Collects: Third Sunday
We see the transition to the Nativity – the coming of Jesus in the Flesh – clearly in both collects. It is explicit in the new calendar and implicit but clear in the old calendar. If he’s coming to brighten our minds, then this cannot be his second coming when he comes as Judge.
Fourth Sunday of Advent
In Year C, we get from Luke the Visitation. The timing of this is early Spring rather than Christmastime winter, but it continues the connection between John and Jesus, and Mary is pregnant. That points the reading directly to the Nativity.
In the old calendar, we finally hear of the public ministry of John the Baptist, which we have already heard a couple of weeks earlier in the new calendar in Year C.

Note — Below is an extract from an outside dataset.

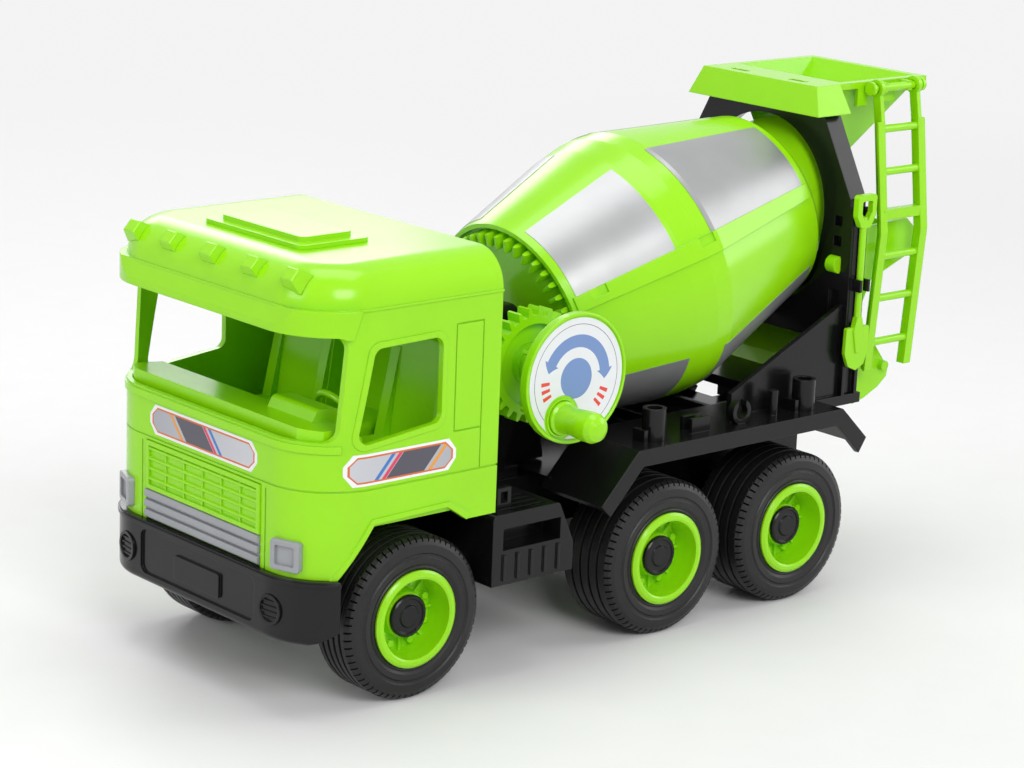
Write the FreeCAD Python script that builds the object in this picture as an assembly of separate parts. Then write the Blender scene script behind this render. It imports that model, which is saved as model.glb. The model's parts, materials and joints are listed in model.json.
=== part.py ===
import FreeCAD, Part
import math
import os

# Toy cement mixer truck, all sizes in millimetres.
# Front of the truck faces -X, up is +Z, the crank is on the -Y side.

V = FreeCAD.Vector
os.makedirs("parts", exist_ok=True)

# ---------------------------------------------------------------- main sizes
run_gap = 0.3              # gap between a turning face and the face round it
side_gap = 1.0             # end play beside wheels and pins

wheel_r = 37.0
axle_r = 2.5
axle_x = {"front": -145.0, "middle": 6.0, "rear": 91.0}
tyre_width = {"front": 26.0, "middle": 34.0, "rear": 34.0}
tread_count = 64
tyre_seat_r = 21.6
hub_r = 9.6
track_out = 76.0           # outer tyre face from the centre plane

cab_front = -205.0
cab_rear = -105.0
cab_half = 80.0
cab_corner = 30.0
cab_wall = 2.6
cab_split = 102.0
cab_roof = 197.0
cab_sill = 63.0
screen_low, screen_top = 123.0, 169.0
roof_round = 17.0
brow_out = 1.4
bumper_out = 3.8
bumper_low = 34.0
floor_z = 84.0

beam_half = 24.0
beam_low = 46.0
beam_top = 72.0

deck_top = 94.0
deck_front = -19.0
deck_rear = 117.0
deck_half = 80.0
well_half = 38.0

arch_front = 134.5
arch_thick = 11.0
arch_top = 231.0
arch_kink = 192.0
arch_half = 60.0
arch_head = 39.0

tilt = 14.6                # drum axis rises to the rear by this many degrees
drum_x = -29.6
drum_z = 139.3
drum_front_r = 49.6
drum_band_s = 59.8
drum_band_r = 64.2
drum_max_s = 77.3
drum_max_r = 66.1
drum_tail_s = 160.0
drum_tail_r = 47.6
collar_r = 38.0
drum_len = 187.0
drum_wall = 2.2
drum_turn = -16.36         # two crown teeth, so the gears stay in mesh at rest
band_wide = 8.6            # degrees of drum covered by each raised seam band

crown_count = 44
pinion_count = 26
gear_module = 1.938
crown_pitch_r = crown_count * gear_module / 2
pinion_pitch_r = pinion_count * gear_module / 2
pinion_tip_r = pinion_pitch_r + 1.5
crown_pitch_s = -2.0
crown_tip_s = -3.5
crank_s = crown_pitch_s - pinion_pitch_r
shaft_r = 4.0
crank_face = -75.0
disc_r = 30.0
disc_thick = 4.0
knob_long = 26.4
hopper_rear = 208.0

arch_mid = arch_front + arch_thick / 2
arch_back = arch_front + arch_thick
sin_t = math.sin(math.radians(tilt))
cos_t = math.cos(math.radians(tilt))
crank_x = drum_x + crank_s * cos_t
crank_z = drum_z + crank_s * sin_t
shift_x = (bumper_out - cab_front - hopper_rear) / 2      # centres the finished box
shift_y = (knob_long - crank_face - cab_half - brow_out) / 2


# ---------------------------------------------------------------- helpers
def box(x0, x1, y0, y1, z0, z1):
    return Part.makeBox(x1 - x0, y1 - y0, z1 - z0, V(x0, y0, z0))


def rod(r, length, at, along):
    return Part.makeCylinder(r, length, V(*at), V(*along))


def tube(r_out, r_in, length, at, along):
    return rod(r_out, length, at, along).cut(rod(r_in, length, at, along))


def wire_of(points):
    pts = [V(*p) for p in points]
    return Part.makePolygon(pts + [pts[0]])


def side_plate(points, y0, y1):
    """Outline drawn in X and Z, thickness from y0 to y1."""
    face = Part.Face(wire_of([(x, y0, z) for x, z in points]))
    return face.extrude(V(0, y1 - y0, 0))


def cross_plate(points, x0, x1):
    """Outline drawn in Y and Z, thickness from x0 to x1."""
    face = Part.Face(wire_of([(x0, y, z) for y, z in points]))
    return face.extrude(V(x1 - x0, 0, 0))


def flat_plate(points, z0, z1):
    """Outline drawn in X and Y, thickness from z0 to z1."""
    face = Part.Face(wire_of([(x, y, z0) for x, y in points]))
    return face.extrude(V(0, 0, z1 - z0))


def six_sided(low, high):
    """Solid between two four-cornered outlines whose edges are parallel."""
    return Part.makeLoft([wire_of(low), wire_of(high)], True, True)


def rect(x0, x1, half, z):
    return [(x0, -half, z), (x1, -half, z), (x1, half, z), (x0, half, z)]


def joined(shapes):
    out = shapes[0]
    if len(shapes) > 1:
        out = out.multiFuse(shapes[1:])
    return out.removeSplitter()


def mirrored(shape):
    return shape.mirror(V(0, 0, 0), V(0, 1, 0))


def both_sides(shape):
    return [shape, mirrored(shape)]


def spun(profile, angle=360.0, start=0.0):
    """Turns an (s, r) outline round the local X axis."""
    pts = [V(s, r, 0) for s, r in profile]
    face = Part.Face(Part.makePolygon(pts + [pts[0]]))
    if start:
        face.rotate(V(0, 0, 0), V(1, 0, 0), start)
    return face.revolve(V(0, 0, 0), V(1, 0, 0), angle)


def on_drum(shape, turn=0.0):
    """Takes a shape drawn along +X onto the tilted drum axis."""
    out = shape.copy()
    if turn:
        out.rotate(V(0, 0, 0), V(1, 0, 0), turn)
    out.rotate(V(0, 0, 0), V(0, 1, 0), -tilt)
    out.translate(V(drum_x, 0, drum_z))
    return out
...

So the two readings share the prominence of John the Baptist and his connection with Jesus, but otherwise are very different.
Collects: Fourth Sunday
The general reluctance of the liturgical committee to state plainly the issue of sin is reflected in the two collects for the Fourth Sunday in Advent. In the old calendar we get a direct request for help in overcoming our sins. In the new calendar, we get the prayer we hear in the Angelus, connecting the Incarnation to the Passion and Resurrection. So there is a bit of a difference in tone: one is seeing the glorious end for which Jesus comes at Christmas, and the other asks for help in walking our walk as his disciples.